The "you know what that means" is also significant. Baxter is translating for Sheldrake — making the implicit explicit, putting the moral demand in plain English so that the corporate executive cannot pretend not to understand. Sheldrake does not know what mensch means. Baxter, who has spent ninety minutes learning, is now able to teach.
What the prescription does not do
The mensch prescription does not promise a happy ending. It does not promise Fran. It does not promise a new job. It does not promise anything except that Baxter will become a human being.
The closing image — Baxter and Fran playing gin rummy, "Shut up and deal" — is what becoming a mensch produces. Not romance. Not corporate redemption. Just two people in a room that is finally a home, playing a game in the only language they have built that is theirs. See "Shut up and deal" (the closing line).
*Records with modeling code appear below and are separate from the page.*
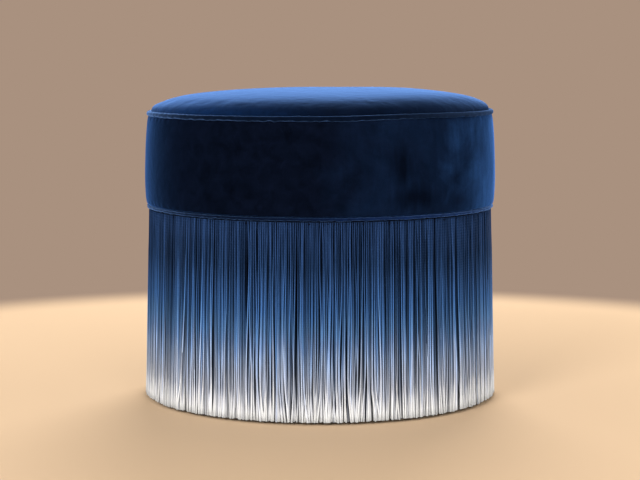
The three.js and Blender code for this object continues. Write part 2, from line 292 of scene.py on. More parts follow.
# The piping's velvet is cut on the bias and drawn tight, which opens its pile and shows more blue.
pipingLook = {
    **velvetLook,
    "name": "bias-cut velvet",
    "deep": "#030610",
    "pile": "#060f20",
    "paintedSheen": "#071022",
    "sheen": "#7da8ee",
    "gloss": 0.37,
    "comb": (0, -150),
}

# The lower piping has painted highlights: small flecks of a brighter blue, more and more towards the right.
paintedGlintLook = {
    **pipingLook,
    "name": "lower piping velvet, painted glints",
    "paintedSheen": "#182d5a",
    "comb": None,
    "patch": 5,
    "streak": 3,
    "paintedSheenSpan": (-0.1, 0.28),
}


def velvet(look):
    made, tree = startMaterial(look["name"])
    place = addNode(tree, "TexCoord").outputs["Object"]
    hanging = addNode(tree, "Mapping", {"Vector": place, "Scale": (1, 1, 0.18)})
    patches = addNode(
        tree, "TexNoise", {"Vector": place, "Scale": 1 / (look["patch"] * mm), "Detail": 4, "Distortion": 0.8}
    )
    streaks = addNode(tree, "TexNoise", {"Vector": hanging, "Scale": 1 / (look["streak"] * mm), "Detail": 3})
    strokes = addNode(tree, "TexNoise", {"Vector": place, "Scale": 1 / (16 * mm), "Detail": 3, "Distortion": 0.6})
    tufts = addNode(tree, "TexNoise", {"Vector": place, "Scale": 1 / (look["tuft"] * mm), "Detail": 2})
    split = addNode(tree, "SeparateXYZ", {0: place})
    across = split.outputs["X"]
    # Painted sheen: a brighter blue is painted in more and more across the piece, in blotches and streaks, towards the
    # side where the pile lies over and catches more light.
    low, high = look["paintedSheenSpan"]
    drawn = addNode(tree, "Math", {0: patches, 1: 0.08, 2: across}, operation="MULTIPLY_ADD")
    side = addNode(tree, "MapRange", {0: drawn, 1: low, 2: high}, interpolation_type="SMOOTHSTEP")
    faintPaintedSheen = addNode(tree, "MapRange", {0: drawn, 1: low - 0.14, 2: low - 0.07, 4: look["faintPaintedSheen"]})
    side = addNode(tree, "Math", {0: side, 1: faintPaintedSheen}, operation="MAXIMUM")
    blotch = addNode(tree, "MapRange", {0: patches, 1: 0.36, 2: 0.64, 3: 0.6, 4: 1.0})
    paintedSheen = addNode(tree, "Math", {0: side, 1: blotch}, operation="MULTIPLY")
    combed = addNode(tree, "MapRange", {0: streaks, 1: 0.3, 2: 0.7, 3: 0.75, 4: 1.2})
    paintedSheenShare = addNode(tree, "Math", {0: paintedSheen, 1: combed}, operation="MULTIPLY", use_clamp=True)
    ground = addNode(
        tree, "Mix", {0: addNode(tree, "MapRange", {0: strokes, 1: 0.2, 2: 0.75}), 6: linear(look["deep"]),
                      7: linear(look["pile"])}, data_type="RGBA"
    ).outputs[2]
    colour = addNode(tree, "Mix", {0: paintedSheenShare, 6: ground, 7: linear(look["paintedSheen"])}, data_type="RGBA").outputs[2]
    for middle, size in look["thumbMarks"]:
        shifted = addNode(tree, "VectorMath", {0: place, 1: middle}, operation="SUBTRACT")
        squeezed = addNode(tree, "VectorMath", {0: shifted, 1: size}, operation="DIVIDE")
        reach = addNode(tree, "VectorMath", {0: squeezed}, operation="LENGTH").outputs["Value"]
        ragged = addNode(tree, "Math", {0: streaks, 1: 1.2, 2: reach}, operation="MULTIPLY_ADD")
        pressed = addNode(tree, "MapRange", {0: ragged, 1: 1.0, 2: 2.2, 3: 0.8, 4: 0.0})
        colour = addNode(tree, "Mix", {0: pressed, 6: colour, 7: linear(look["deep"])}, data_type="RGBA").outputs[2]
    speckle = addNode(tree, "MapRange", {0: tufts, 1: 0.3, 2: 0.7, 3: 0.0, 4: 0.45})
    colour = addNode(tree, "Mix", {0: speckle, 6: colour, 7: linear(look["deep"])}, data_type="RGBA").outputs[2]
    lean = addNode(tree, "Bump", {"Height": patches, "Distance": 3 * mm, "Strength": 0.18})
    lean = addNode(tree, "Bump", {"Height": strokes, "Distance": look["brush"] * mm, "Normal": lean})
    if look["comb"]:
        left, right = look["comb"]
        rise = addNode(tree, "MapRange", {0: across, 1: 0.05, 2: 0.18, 3: left, 4: right}, interpolation_type="SMOOTHSTEP")
        level = addNode(tree, "VectorMath", {0: place, 1: (1, 1, 0)}, operation="MULTIPLY")
        radius = addNode(tree, "VectorMath", {0: level}, operation="LENGTH").outputs["Value"]
        steeper = addNode(tree, "Math", {0: radius, 1: 6.0}, operation="POWER")
        ahead = addNode(
            tree, "MapRange", {0: split.outputs["Y"], 1: 0.05, 2: -0.12}, interpolation_type="SMOOTHSTEP"
        )
        leaning = addNode(tree, "Math", {0: steeper, 1: ahead}, operation="MULTIPLY")
        combed = addNode(tree, "Math", {0: rise, 1: leaning}, operation="MULTIPLY")
        lean = addNode(tree, "Bump", {"Height": combed, "Distance": 1.0, "Normal": lean})
    normal = addNode(tree, "Bump", {"Height": tufts, "Distance": 0.25 * mm, "Strength": 0.4, "Normal": lean})
    finishMaterial(
        tree,
        {
            "Base Color": colour,
            "Roughness": 0.9,
            "Specular IOR Level": 0.0,
            "Sheen Weight": 1.0,
            "Sheen Roughness": look["gloss"],
            "Sheen Tint": linear(look["sheen"]),
            "Normal": normal,
        },
    )
    return made


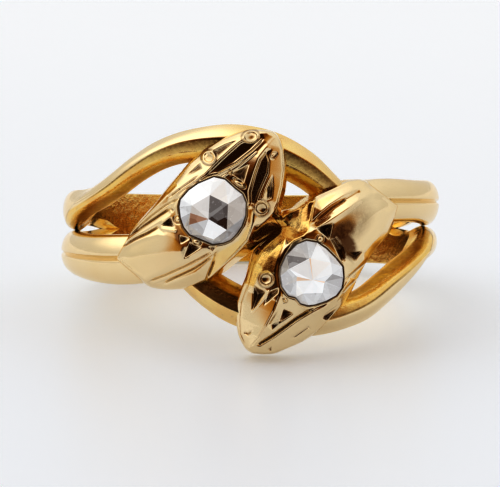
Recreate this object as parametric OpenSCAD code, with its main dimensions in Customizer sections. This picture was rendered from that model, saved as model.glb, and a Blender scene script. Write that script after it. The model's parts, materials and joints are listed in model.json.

"Becoming a mensch in The Apartment is not about reward. It is about the willingness to refuse the reward when the reward requires you to be less than human. Baxter refuses the promotion, refuses the apartment key, refuses the executive washroom. The mensch is what is left when you take all of those away." — Roger Ebert, Chicago Sun-Times (2001)
The word's afterlife
The Apartment is widely credited with introducing "mensch" to a non-Jewish American audience. The word had been in Jewish-American usage for decades but was largely confined to Yiddish-speaking households and Borscht Belt comedy. The film put it in the mouth of a Jewish doctor on a Hollywood soundstage, named it as the moral center of a Best Picture winner, and sent it into the broader vocabulary.
By the 1970s, "mensch" had become a common term in mainstream American English, used by non-Jewish writers and speakers without further translation. The Oxford English Dictionary records its general English usage from the 1930s onward but cites The Apartment as a landmark in the word's spread.
"The Apartment did for 'mensch' what Annie Hall did for 'schlep.' Wilder gave the word a feature-film stage and a moral payload, and the word entered the language." — Leo Rosten, The Joys of Yiddish (1968) (book, not available online)
The film's specific use of the word — as the prescription for what Baxter must become — is also the film's most important argument. The word is not decoration. It is the post-midpoint approach named in the language of a refugee tradition that knew exactly how high the cost of being decent could be.